At Alan, we firmly believe that the person closest to a problem is the one best placed to deliver the solution. Putting this at the center of how we work eliminates nearly all of the bureaucracy where a pyramid of “middle managers” needs to approve something that they are increasingly distanced from. It also means that just because a problem involves numbers (eg. negotiating a software contract), “finance” does not need to be heavily involved. We provide the tools and support to make sure that the person making the decision is well equipped to do what’s best for the company.

By empowering and equipping Alaners to make financial decisions relevant for their role, we have eliminated the need for dedicated people in finance to act as gatekeepers (and bottleneck creators).

2. Asynchronous and Written Culture

In a “normal” company, it’s not unusual for finance members to spend most of their days in meetings providing the “finance perspective”, making it hard to be productive. The default solution often becomes to hire more people so that while some are in meetings, others can work; until they themselves get dragged into more meetings meaning the headcount needs to increase again.

Most people that have heard of Alan have heard about our “No Meetings” policy. In the Finance team, we leverage this approach to maximize our efficiency and output in two complimentary ways.

1. By embracing an asynchronous style, we empower our team members to work at their own pace and maximize productivity. Large blocks of uninterrupted time allow for deep work and creative thinking, replacing the distractions of a calendar packed with meetings.

2. The written culture creates the superpower of being able to communicate, share information and make decisions without having to be in a live meeting while also being able to follow numerous topics in parallel. This eliminates the dead time of having to sit through hour-long meetings when only a 5 minute contribution is needed.

What that means in practice is that our days are a combination of deep “individual contributor work” plus reading and contributing to the work of others.

Fusing that with distributed ownership means that rather than having a siloed top-down workflow, we are an interconnected mesh network. Relevant Alaners from across the organization are contributing their expertise at their own pace but within the required time.

3. Radical transparency

If information is in a silo and nobody sees it, does it even exist? In Finance, everything we are building, discussing, and iterating is accessible by all Alaners.
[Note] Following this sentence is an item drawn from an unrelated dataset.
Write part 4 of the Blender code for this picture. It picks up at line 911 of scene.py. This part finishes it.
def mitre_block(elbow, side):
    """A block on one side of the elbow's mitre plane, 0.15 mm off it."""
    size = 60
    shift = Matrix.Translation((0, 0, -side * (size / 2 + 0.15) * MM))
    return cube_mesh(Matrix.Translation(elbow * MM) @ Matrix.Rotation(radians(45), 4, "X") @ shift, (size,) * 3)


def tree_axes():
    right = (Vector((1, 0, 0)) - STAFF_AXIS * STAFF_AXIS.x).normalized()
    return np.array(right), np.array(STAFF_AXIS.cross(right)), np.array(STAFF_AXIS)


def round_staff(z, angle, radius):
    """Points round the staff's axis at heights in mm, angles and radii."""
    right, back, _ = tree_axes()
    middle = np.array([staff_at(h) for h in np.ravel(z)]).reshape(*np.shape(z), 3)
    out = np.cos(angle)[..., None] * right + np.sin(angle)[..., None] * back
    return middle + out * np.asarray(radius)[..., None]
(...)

Raising our Series E in early 2022? Follow along on the why, when and how. Please also feel free to contribute your ideas, concerns and challenges.
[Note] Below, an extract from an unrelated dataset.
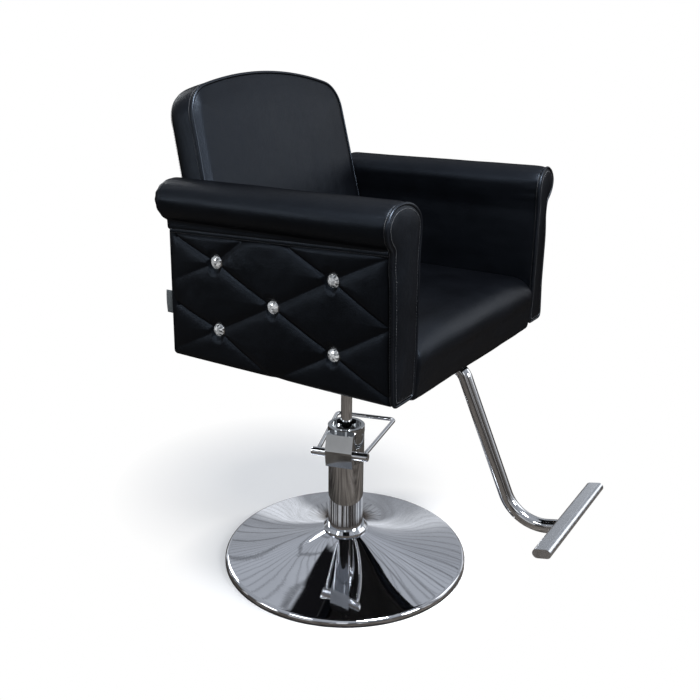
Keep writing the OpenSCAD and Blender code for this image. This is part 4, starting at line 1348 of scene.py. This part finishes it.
def build_tube():
    A = 24.27
    sa, ca = math.sin(math.radians(A)), math.cos(math.radians(A))
    run_z, run_back = 0.5225, -0.112
    knee = np.array([-0.4134, 0.2126])
    drop = np.array([-sa, -ca])
    rise = np.array([-math.cos(math.radians(15)), math.sin(math.radians(15))])
    shin = knee - drop * ((run_z - knee[1]) / ca)
    ra, rb = 0.036, 0.080
    ta = ra * math.tan(math.radians((90 - A) / 2))
    tb = rb * math.tan(math.radians((105 - A) / 2))
    pa = shin + np.array([ta, 0])
    pc = knee - drop * tb
    foot_end = 0.104
    path = [(run_back, run_z)]
    path += list(zip(np.linspace(run_back, pa[0], 12)[1:-1], [run_z] * 10))
    path += turn_pts((pa[0], run_z - ra), ra, 180, 180 + 90 - A, 24)
    leg0 = np.array(path[-1])
    leg1 = pc
    path += [tuple(leg0 + (leg1 - leg0) * k) for k in np.linspace(0, 1, 26)[1:-1]]
    path += turn_pts(pc + rb * np.array([-ca, sa]), rb, 270 - A, 165, 40)
    e0 = np.array(path[-1])
    e1 = knee + rise * (foot_end - 0.001)
    path += [tuple(e0 + (e1 - e0) * k) for k in np.linspace(0, 1, 8)[1:]]
    p = np.array(path)
    p3 = np.stack([np.zeros(len(p)), p[:, 0], p[:, 1]], 1)
    b = Build()
    t = np.gradient(p3, axis=0)
    t /= np.linalg.norm(t, axis=1)[:, None]
    u = np.array([1.0, 0, 0])
    k = 48
    a = np.arange(k) * math.tau / k
    v = np.cross(t, u)

    def rings(r):
        return p3[:, None] + r * (np.cos(a)[None, :, None] * u + np.sin(a)[None, :, None] * v[:, None])

    outer = rings(0.014)
    # the crossbar sits in a shallow saddle on top of the tube
    c = np.array([-0.5205, 0.2623])
    nn = np.array([math.sin(math.radians(15)), math.cos(math.radians(15))])
    tt = np.array([-nn[1], nn[0]])
    q = outer.reshape(-1, 3)
    rel = q[:, 1:] - c
    h = rel @ nn
    al = rel @ tt
    inside = (np.abs(al) < 0.0185) & (h > -0.0091)
    q[inside, 1:] -= ((h[inside] + 0.0091)[:, None]) * nn
    outer = q.reshape(outer.shape)
    inner = rings(0.012)
    b.grid(np.concatenate([outer, inner[::-1]]), wrap_u=True, wrap_v=True)
    o = b.obj("footrest_tube_chrome", CHROME_TUBE)
    recalc(o)
    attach(o, "seat")
    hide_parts("footrest_tube")

    # weld bead where tube and bar meet
    b = Build()
    for side in (-1,):
        ang = np.linspace(-62, 62, 40)
        pts = []
        for g_ in np.radians(ang):
            x = 0.0142 * math.sin(g_)
            base = c - nn * (0.0088 + 0.0142 * (1 - math.cos(g_)) * 0.55) + tt * side * 0.0135
            w = 0.00035 * math.sin(g_ * 40)
            pts.append((x, base[0] + w, base[1]))
        sweep(b, np.array(pts), 0.0019, k=8, up=(0, 0, 1))
    o = b.obj("footrest_weld", CHROME_BAR)
    recalc(o)
    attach(o, "seat")


build_tube()


def build_lever():
    az = math.radians(17.02)
    off, reach, w0, w1, bend = 0.050, 0.171, 0.052, 0.072, 0.010
    hdeg = math.degrees(math.atan2(w1 - w0, reach + off))
    h = math.radians(hdeg)
    t = bend * math.tan(math.radians((90 + hdeg) / 2))
    d = np.array([math.cos(h), math.sin(h)])
    a = np.array([-off, w0])
    corner = np.array([reach, w1])
    c1 = corner - t * d + bend * np.array([math.sin(h), -math.cos(h)])
    c2 = np.array([c1[0], -c1[1]])
    s0 = a + 0.0005 * d
    arc1 = turn_pts(c1, bend, hdeg, -90, 14)
    arc2 = turn_pts(c2, bend, -90, -180 - hdeg, 14)
    pts = [tuple(s0 + (np.array(arc1[0]) - s0) * k) for k in np.linspace(0, 1, 14)[:-1]] + arc1
    pts += [tuple(np.array(arc1[-1]) + (np.array(arc2[0]) - np.array(arc1[-1])) * k) for k in np.linspace(0, 1, 10)[1:-1]]
    e = np.array([s0[0], -s0[1]])
    pts += arc2 + [tuple(np.array(arc2[-1]) + (e - np.array(arc2[-1])) * k) for k in np.linspace(0, 1, 14)[1:]]
    p = np.array(pts)
    rot = np.array([[math.cos(az), -math.sin(az)], [math.sin(az), math.cos(az)]])
    q = p @ rot.T
    p3 = np.stack([q[:, 0], q[:, 1], np.full(len(q), 0.280)], 1)
    b = Build()
    sweep(b, p3, 0.00475, k=28, up=(0, 0, 1))
    o = b.obj("foot_lever_wire", CHROME)
    recalc(o)
    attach(o, "lever")
    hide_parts("foot_lever")


build_lever()


def build_dish():
    """The pressed dish as a fine turning, so its mirror is clean."""
    def z(r):
        t = (0.272 - r) / 0.226
        return 0.015 + 0.055 * (0.72 * t + 0.28 * t ** 3)

    outer = [(r, z(r)) for r in np.linspace(0.046, 0.272, 150)]
    rim = [(0.271 + 0.009 * math.cos(math.radians(a)), 0.006 + 0.009 * math.sin(math.radians(a))) for a in np.linspace(78, 0, 22)]
    inner = [(0.2775, 0.004)] + [(0.271 + 0.0065 * math.cos(math.radians(a)), 0.006 + 0.0065 * math.sin(math.radians(a)))
                                 for a in np.linspace(0, 84, 12)]
    under = [(r, z(r) - 0.0025) for r in np.linspace(0.2715, 0.046, 50)]
    prof = np.array(outer + rim + [(0.280, 0.004)] + inner + under)
    k = 360
    a = np.arange(k) * math.tau / k
    g = np.stack([prof[:, 0][:, None] * np.cos(a), prof[:, 0][:, None] * np.sin(a), np.repeat(prof[:, 1][:, None], k, 1)], -1)
    b = Build()
    b.grid(g, wrap_u=True, wrap_v=True)
    o = b.obj("base_dish_turned", CHROME_DISH)
    recalc(o)
    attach(o, "base")
    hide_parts("base_dish")


build_dish()

# ------------------------------------------------------------------ stage: floor, light, world


def build_stage():
    me = bpy.data.meshes.new("floor")
    s = 9.0
    me.from_pydata([(-s, -s, 0), (s, -s, 0), (s, s, 0), (-s, s, 0)], [], [(0, 1, 2, 3)])
    me.materials.append(floor_material())
    o = bpy.data.objects.new("floor", me)
    bpy.context.scene.collection.objects.link(o)


build_stage()


def area(name, loc, aim, size, power, color=(1, 1, 1), shape="RECTANGLE", size_y=None):
    d = bpy.data.lights.new(name, "AREA")
    d.energy = power
    d.shape = shape
    d.size = size
    d.size_y = size_y or size
    d.color = color
    o = bpy.data.objects.new(name, d)
    o.location = loc
    o.rotation_euler = (Vector(aim) - Vector(loc)).to_track_quat("-Z", "Y").to_euler()
    bpy.context.scene.collection.objects.link(o)
    return o


area("front_top", (-0.42, -1.30, 3.0), (0, -0.02, 0.4), 0.95, 116, (0.98, 0.99, 1.0), size_y=0.8)
area("right", (2.3, -1.9, 1.65), (0, -0.1, 0.7), 1.7, 9, (0.97, 0.985, 1.0), size_y=1.5)
area("front", (0.20, -2.75, 1.76), (0, 0, 0.85), 0.8, 27, (0.95, 0.975, 1.0), size_y=0.6)
area("left_high", (-2.1, 0.45, 2.45), (-0.2, 0, 0.7), 0.8, 12, (0.95, 0.98, 1.0), size_y=0.6)
area("left_low", (-2.6, 1.80, 1.30), (-0.2, 0, 0.8), 0.85, 11, (0.93, 0.97, 1.0), size_y=0.8)
area("rear", (0.9, 2.7, 1.9), (0, 0.1, 0.7), 0.9, 13, (0.95, 0.98, 1.0), size_y=0.8)
area("window", (-2.9, -1.75, 1.75), (0, 0, 0.4), 0.6, 1.3, (0.95, 0.98, 1.0), size_y=0.8)


def build_world():
    w = bpy.data.worlds.new("studio")
    bpy.context.scene.world = w
    w.use_nodes = True
    nt = w.node_tree
    for n in list(nt.nodes):
        nt.nodes.remove(n)
    tc = nt.nodes.new("ShaderNodeTexCoord")
    sep = nt.nodes.new("ShaderNodeSeparateXYZ")
    nt.links.new(tc.outputs["Generated"], sep.inputs[0])
    up = map_range(nt, sep.outputs[2], -0.1, 1.0, 0.0, 1.0)
    # a room in tones: a brown, dim side; a pale wall opposite; a blue-grey ceiling over both
    dim = ramp(nt, up, [(0.0, (0.10, 0.085, 0.075)), (0.12, (0.055, 0.047, 0.042)), (0.30, (0.070, 0.064, 0.060)),
                        (0.44, (0.26, 0.275, 0.30)), (0.62, (0.36, 0.385, 0.43)), (1.0, (0.46, 0.485, 0.53))])
    pale = ramp(nt, up, [(0.0, (0.12, 0.10, 0.09)), (0.10, (0.10, 0.09, 0.085)), (0.17, (0.32, 0.335, 0.36)),
                         (0.44, (0.38, 0.40, 0.435)), (0.62, (0.40, 0.425, 0.47)), (1.0, (0.46, 0.485, 0.53))])
    side = math_node(nt, "ADD", math_node(nt, "MULTIPLY", sep.outputs[0], 0.97),
                     math_node(nt, "MULTIPLY", sep.outputs[1], 0.10))
    sidef = map_range(nt, side, 0.05, 0.45, 0.0, 1.0)
    both = nt.nodes.new("ShaderNodeMixRGB")
    nt.links.new(sidef, both.inputs[0])
    nt.links.new(dim, both.inputs[1])
    nt.links.new(pale, both.inputs[2])
    # upright bands near eye height: door frames, mirrors, daylight
    sq = nt.nodes.new("ShaderNodeMapping")
    sq.inputs["Scale"].default_value = (1, 1, 0.12)
    sq.inputs["Location"].default_value = (3.1, 0.7, 0)
    nt.links.new(tc.outputs["Generated"], sq.inputs["Vector"])
    bands = noise_tex(nt, sq.outputs["Vector"], 5.5, 1.5, 0.5)
    bf = map_range(nt, bands, 0.50, 0.60, 0.0, 1.0)
    band_h = math_node(nt, "MULTIPLY", bf, map_range(nt, sep.outputs[2], 0.45, 0.30, 0.0, 1.0))
    band_h = math_node(nt, "MULTIPLY", band_h, map_range(nt, sep.outputs[2], -0.05, 0.08, 0.0, 1.0))
    lit = nt.nodes.new("ShaderNodeMixRGB")
    lit.blend_type = "ADD"
    nt.links.new(math_node(nt, "MULTIPLY", band_h, 0.55), lit.inputs[0])
    nt.links.new(both.outputs[0], lit.inputs[1])
    lit.inputs[2].default_value = (0.95, 0.97, 1.0, 1)
    # boards overhead: thin dark joints that bend where the dish mirrors them
    m = nt.nodes.new("ShaderNodeMapping")
    m.inputs["Rotation"].default_value = (0, 0, 0.55)
    nt.links.new(tc.outputs["Generated"], m.inputs["Vector"])
    flat = nt.nodes.new("ShaderNodeSeparateXYZ")
    nt.links.new(m.outputs["Vector"], flat.inputs[0])
    zc = math_node(nt, "MAXIMUM", flat.outputs[2], 0.12)
    pl = nt.nodes.new("ShaderNodeCombineXYZ")
    nt.links.new(math_node(nt, "DIVIDE", flat.outputs[0], zc), pl.inputs[0])
    nt.links.new(math_node(nt, "DIVIDE", flat.outputs[1], zc), pl.inputs[1])
    wave = nt.nodes.new("ShaderNodeTexWave")
    wave.wave_type = "BANDS"
    wave.bands_direction = "X"
    wave.inputs["Scale"].default_value = 2.6
    wave.inputs["Distortion"].default_value = 2.2
    wave.inputs["Detail"].default_value = 2.5
    wave.inputs["Detail Scale"].default_value = 0.8
    nt.links.new(pl.outputs[0], wave.inputs["Vector"])
    line = map_range(nt, wave.outputs["Fac"], 0.0, 0.09, 0.52, 1.0)
    grain = nt.nodes.new("ShaderNodeTexWave")
    grain.wave_type = "BANDS"
    grain.bands_direction = "DIAGONAL"
    grain.inputs["Scale"].default_value = 7.5
    grain.inputs["Distortion"].default_value = 5.5
    grain.inputs["Detail"].default_value = 1.5
    grain.inputs["Detail Scale"].default_value = 0.45
    nt.links.new(pl.outputs[0], grain.inputs["Vector"])
    line = math_node(nt, "MULTIPLY", line, map_range(nt, grain.outputs["Fac"], 0.0, 0.16, 0.62, 1.0))
    n = noise_tex(nt, pl.outputs[0], 1.1, 3.0, 0.55)
    mod = math_node(nt, "MULTIPLY", map_range(nt, n, 0.35, 0.65, 0.85, 1.12), line)
    mul = nt.nodes.new("ShaderNodeMixRGB")
    mul.blend_type = "MULTIPLY"
    mul.inputs[0].default_value = 1.0
    nt.links.new(lit.outputs[0], mul.inputs[1])
    nt.links.new(mod, mul.inputs[2])
    # a dark opening overhead, mirrored low in the front of the dish
    zp = math_node(nt, "MAXIMUM", sep.outputs[2], 0.12)
    ax = math_node(nt, "DIVIDE", sep.outputs[0], zp)
    ay = math_node(nt, "DIVIDE", sep.outputs[1], zp)
    hole = math_node(nt, "MULTIPLY", map_range(nt, ay, 0.565, 0.590, 1.0, 0.0), map_range(nt, ay, 0.36, 0.40, 0.0, 1.0))
    hole = math_node(nt, "MULTIPLY", hole, map_range(nt, ax, 0.26, 0.31, 0.0, 1.0))
    hole = math_node(nt, "MULTIPLY", hole, map_range(nt, ax, 0.56, 0.62, 1.0, 0.0))
    dark = nt.nodes.new("ShaderNodeMixRGB")
    nt.links.new(hole, dark.inputs[0])
    nt.links.new(mul.outputs[0], dark.inputs[1])
    dark.inputs[2].default_value = (0.006, 0.006, 0.007, 1)
    room = nt.nodes.new("ShaderNodeBackground")
    nt.links.new(dark.outputs[0], room.inputs[0])
    room.inputs[1].default_value = 1.0
    white = nt.nodes.new("ShaderNodeBackground")
    white.inputs[0].default_value = (1, 1, 1, 1)
    white.inputs[1].default_value = 1.0
    lp = nt.nodes.new("ShaderNodeLightPath")
    mix = nt.nodes.new("ShaderNodeMixShader")
    nt.links.new(lp.outputs["Is Camera Ray"], mix.inputs[0])
    nt.links.new(room.outputs[0], mix.inputs[1])
    nt.links.new(white.outputs[0], mix.inputs[2])
    out = nt.nodes.new("ShaderNodeOutputWorld")
    nt.links.new(mix.outputs[0], out.inputs[0])


build_world()
bpy.context.scene.view_settings.view_transform = "Standard"
bpy.context.scene.view_settings.look = "None"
By working completely in the open we are able to harness the creativity and intelligence of all 500+ Alaners. The “critical mass” needed for a team to “get it done” reduces materially when the entire company is informed and pulling in the same direction to deliver.

4. Automation Mastery

Finally, we are obsessed with leveraging our tech stack to automate, automate, streamline processes, and automate. If something needs to be done regularly, we make sure that it can be done with minimal intervention from not only the finance team but also any Alaner.
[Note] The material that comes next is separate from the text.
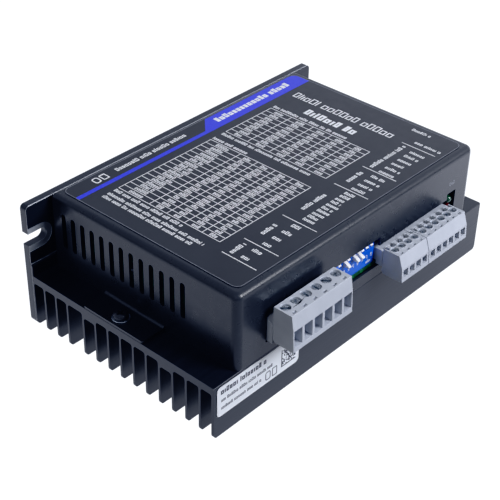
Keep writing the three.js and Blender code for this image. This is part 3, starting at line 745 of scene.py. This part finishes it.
# ---------------------------------------------------------------- lamps and port contacts
for node, finish in (("lamp_power", "green_lens"), ("lamp_alarm", "red_lens")):
    low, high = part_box(node)
    radius = (high.z - low.z) / 2
    centre_x, centre_z = (low.x + high.x) / 2, (low.z + high.z) / 2
    profile = [(0, 0)]
    steps = 12
    for n in range(1, steps + 1):
        angle = math.pi / 2 * n / steps
        profile.append((radius * math.sin(angle), radius * (1 - math.cos(angle))))
    length = high.y - low.y
    profile += [(radius, length - 0.1 * MM), (radius - 0.1 * MM, length), (0, length)]
    dome = bmesh.new()
    lathe(dome, profile, 40, lambda a, b, h: (centre_x + a, low.y + h, centre_z + b))
    made = piece(node + "_dome", dome, "driver", finish, smooth=True)
    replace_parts(made, node)

PORT_CONTACTS = 6
PORT_PITCH = 1.27
port_low, port_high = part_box("tuning_port")
contacts = bmesh.new()
for n in range(PORT_CONTACTS):
    y = (port_low.y + port_high.y) / 2 + (n - (PORT_CONTACTS - 1) / 2) * PORT_PITCH * MM
    top = port_high.z - 2.2 * MM
    x0 = port_high.x - 8.4 * MM
    reach = 6.2 * MM
    outline = [(0, 0), (reach, -2.2 * MM), (reach, -2.5 * MM), (0.3 * MM, -0.35 * MM), (0.3 * MM, -1.4 * MM),
               (0, -1.4 * MM)]
    add_prism(contacts, outline, 0.5 * MM, lambda u, v, h, y=y: (x0 + u, y - 0.25 * MM + h, top + v))
piece("port_contacts", contacts, "driver", "brass_post")

# ---------------------------------------------------------------- floor, light and camera
def stage_plane(name, size, height, finish_name):
    mesh = bmesh.new()
    corners = [mesh.verts.new((x * size, y * size, height)) for x, y in ((-1, -1), (1, -1), (1, 1), (-1, 1))]
    mesh.faces.new(corners)
    obj = to_object(name, mesh)
    material = bpy.data.materials.new(finish_name)
    material.use_nodes = True
    obj.data.materials.append(material)
    return obj, material.node_tree


WHITE = (1.0, 1.02, 1.06, 1.0)   # the floor as the camera sees it
COOL = (1.0, 1.03, 1.16, 1.0)    # the surroundings as reflections show them
floor, tree = stage_plane("floor", 6, -0.0004, "pale_floor")
glow = tree.nodes.new("ShaderNodeEmission")
glow.inputs["Color"].default_value = WHITE
glow.inputs["Strength"].default_value = 1.08
tree.links.new(glow.outputs[0], tree.nodes["Material Output"].inputs["Surface"])
floor.visible_glossy = False
floor.visible_diffuse = False
floor.visible_transmission = False

# The same floor as seen in reflections, brighter towards the front right.
sheen, tree = stage_plane("floor_in_reflections", 6, -0.0005, "pale_floor_reflected")
coordinates = tree.nodes.new("ShaderNodeTexCoord").outputs["Object"]
split = tree.nodes.new("ShaderNodeSeparateXYZ")
tree.links.new(coordinates, split.inputs[0])


def ramp(value, start, end, low, high):
    made = tree.nodes.new("ShaderNodeMapRange")
    made.interpolation_type = "SMOOTHSTEP"
    tree.links.new(value, made.inputs["Value"])
    for socket, number in (("From Min", start), ("From Max", end), ("To Min", low), ("To Max", high)):
        if isinstance(number, bpy.types.NodeSocket):
            tree.links.new(number, made.inputs[socket])
        else:
            made.inputs[socket].default_value = number
    return made.outputs[0]


front_light = ramp(split.outputs[0], 0.03, 0.16, 0.90, 1.75)
strength = ramp(split.outputs[1], -0.07, 0.03, front_light, 1.15)
glow = tree.nodes.new("ShaderNodeEmission")
glow.inputs["Color"].default_value = COOL
tree.links.new(strength, glow.inputs["Strength"])
tree.links.new(glow.outputs[0], tree.nodes["Material Output"].inputs["Surface"])
sheen.visible_camera = False
sheen.visible_diffuse = False
sheen.visible_shadow = False

# A low dark wall round the studio, also only seen in reflections.
wall_mesh = bmesh.new()
WALL_SIDES, WALL_RADIUS, WALL_LOW, WALL_HIGH = 48, 2.4, -0.0003, 0.34
rings = [[wall_mesh.verts.new((WALL_RADIUS * math.cos(2 * math.pi * n / WALL_SIDES),
                               WALL_RADIUS * math.sin(2 * math.pi * n / WALL_SIDES), z))
          for n in range(WALL_SIDES)] for z in (WALL_LOW, WALL_HIGH)]
for n in range(WALL_SIDES):
    m = (n + 1) % WALL_SIDES
    wall_mesh.faces.new((rings[0][n], rings[0][m], rings[1][m], rings[1][n]))
wall = to_object("studio_wall", wall_mesh)
wall_finish = bpy.data.materials.new("studio_wall")
wall_finish.use_nodes = True
wall_finish.node_tree.nodes["Principled BSDF"].inputs["Base Color"].default_value = (0.05, 0.05, 0.06, 1)
wall.data.materials.append(wall_finish)
wall.visible_camera = wall.visible_diffuse = wall.visible_shadow = wall.visible_transmission = False

world = bpy.data.worlds.new("studio")
bpy.context.scene.world = world
world.use_nodes = True
world.cycles_visibility.diffuse = False
tree = world.node_tree
background = tree.nodes["Background"]
background.inputs["Color"].default_value = COOL
direction = tree.nodes.new("ShaderNodeTexCoord").outputs["Generated"]
split = tree.nodes.new("ShaderNodeSeparateXYZ")
tree.links.new(direction, split.inputs[0])
tree.links.new(ramp(split.outputs[0], 0.60, 0.80, 0.69, 1.36), background.inputs["Strength"])


def softbox(name, towards, distance, size, factor, seen_in_gloss, colour=(1, 1, 1)):
    """A square lamp aimed at the object; factor is the brightness it gives a white surface facing it."""
    lamp = bpy.data.lights.new(name, "AREA")
    lamp.shape = "SQUARE"
    lamp.size = size
    lamp.energy = factor * math.pi ** 2 * distance ** 2
    lamp.color = colour
    obj = bpy.data.objects.new(name, lamp)
    bpy.context.scene.collection.objects.link(obj)
    direction = Vector(towards).normalized()
    obj.location = direction * distance
    obj.rotation_mode = "QUATERNION"
    obj.rotation_quaternion = direction.to_track_quat("Z", "Y")
    obj.visible_glossy = seen_in_gloss
    return obj


softbox("key", (0.35, -0.73, 0.585), 3.0, 1.3, 1.12, True, (0.98, 1.0, 1.07))
softbox("left_fill", (-0.8, -0.15, 0.58), 2.0, 1.2, 0.3, False)
softbox("back_fill", (0.6, 1, 0.18), 2.0, 1.2, 0.5, False)

# Camera: azimuth from the front, elevation and roll in degrees, lens in millimetres, place in metres.
AZIMUTH, ELEVATION, ROLL = (math.radians(a) for a in (-48.564, 34.922, 1.223))
LENS = 90.54
CAMERA_PLACE = (-0.294138, -0.247301, 0.286062)
camera = bpy.data.cameras.new("camera")
camera.sensor_width = 36
camera.lens = LENS
camera.clip_start = 0.01
view_from = bpy.data.objects.new("camera", camera)
bpy.context.scene.collection.objects.link(view_from)
back = Vector((math.sin(AZIMUTH) * math.cos(ELEVATION), -math.cos(AZIMUTH) * math.cos(ELEVATION),
               math.sin(ELEVATION)))
right = Vector((math.cos(AZIMUTH), math.sin(AZIMUTH), 0))
up = back.cross(right)
rolled_right = right * math.cos(ROLL) + up * math.sin(ROLL)
rolled_up = up * math.cos(ROLL) - right * math.sin(ROLL)
turn = Matrix((rolled_right, rolled_up, back)).transposed()
view_from.matrix_world = Matrix.Translation(CAMERA_PLACE) @ turn.to_4x4()
bpy.context.scene.camera = view_from

# Standard display with a soft, slightly cool black point.
settings = bpy.context.scene.view_settings
settings.view_transform = "Standard"
settings.look = "None"
settings.use_curve_mapping = True
TOE = 0.012


def toe(value, black):
    return TOE * math.log1p(math.exp((value - black) / TOE))


for curve, black in zip(settings.curve_mapping.curves, (0.036, 0.032, 0.023)):
    curve.points[-1].location = (1, 1)
    curve.points[0].location = (0, toe(0, black))
    for value in (0.01, 0.02, 0.03, 0.045, 0.065, 0.1, 0.2, 0.5):
        curve.points.new(value, toe(value, black) / toe(1, black))
settings.curve_mapping.update()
By automating repetitive tasks and fully integrating our financial tools, we are able to minimize the time spent on “run tasks” like financial reporting and treasury management while maintaining the highest levels of accuracy. This frees us up to focus on value added cross company strategic and financial initiatives.

For instance, other finance teams are often surprised that there is no ‘accountant’ in Alan even though we produce our financials in-house. We achieve this by building tools to automatically translate business operations and transactions into accounting entries. The outcome is more consistent financial production, that is easier to analyze and audit, and that can be easily leveraged by anyone.

Strong foundation of pragmatism…

Focus and time allocation are critical to ensure that the day to day mundane (but necessary) “run” tasks don’t displace high value add “build” tasks. In our team, we remain pragmatic with the 3D approach. Delete, Distribute, Do.

  • Delete: By thinking from first principles rather than following the wrong expertise, we have eliminated “usual” run tasks (eg. various committees) entirely and reduced others such reporting to its essentials (no 100+ page board packs or monthly reports), without sacrificing quality.

  • Distribute: Leveraging our distributed ownership culture we empower Alaners closest to the problem to own the preparation, decision, and benefits of the solution rather than jumping in ourselves at the decision stage.

  • Do: If it’s essential, creates equity value and the Finance team is best placed to tackle it, we get it done! We know that most decisions are two-way doors (reversible) and feel comfortable proceeding with “80%” of the information and learning/course correcting along the way.

We strongly believe that pragmatism fosters a culture of continuous improvement and innovation within the team and the company. It drives us to find efficient ways to achieve desired results with less resources.

…and hiring

We hire people not roles. We screen for superpowers in specific areas but that’s not enough. A successful candidate will combine a super-power with a strong desire to keep learning, growing and trying new things. We over-index on “no-ego doers” that are happiest working in partnership with other members of the team to get “it” done.

With our 5 strong person team, we’ve assembled a puzzle where everyone’s strengths are complementary and unified by a desire to plug any gaps through learning and working together.

The benefits

  • Keeping a hyper lean team allows us to focus on building instead of managing.

  • Team members are close and invested in a project rather than being managerial layers away from the action.

  • Not being a silo, we have the resources and support of the entire organization pushing for success.

  • There is always an exciting opportunity to build something new or solve a tough problem. Boring stuff tends to get automated, rather than hired for.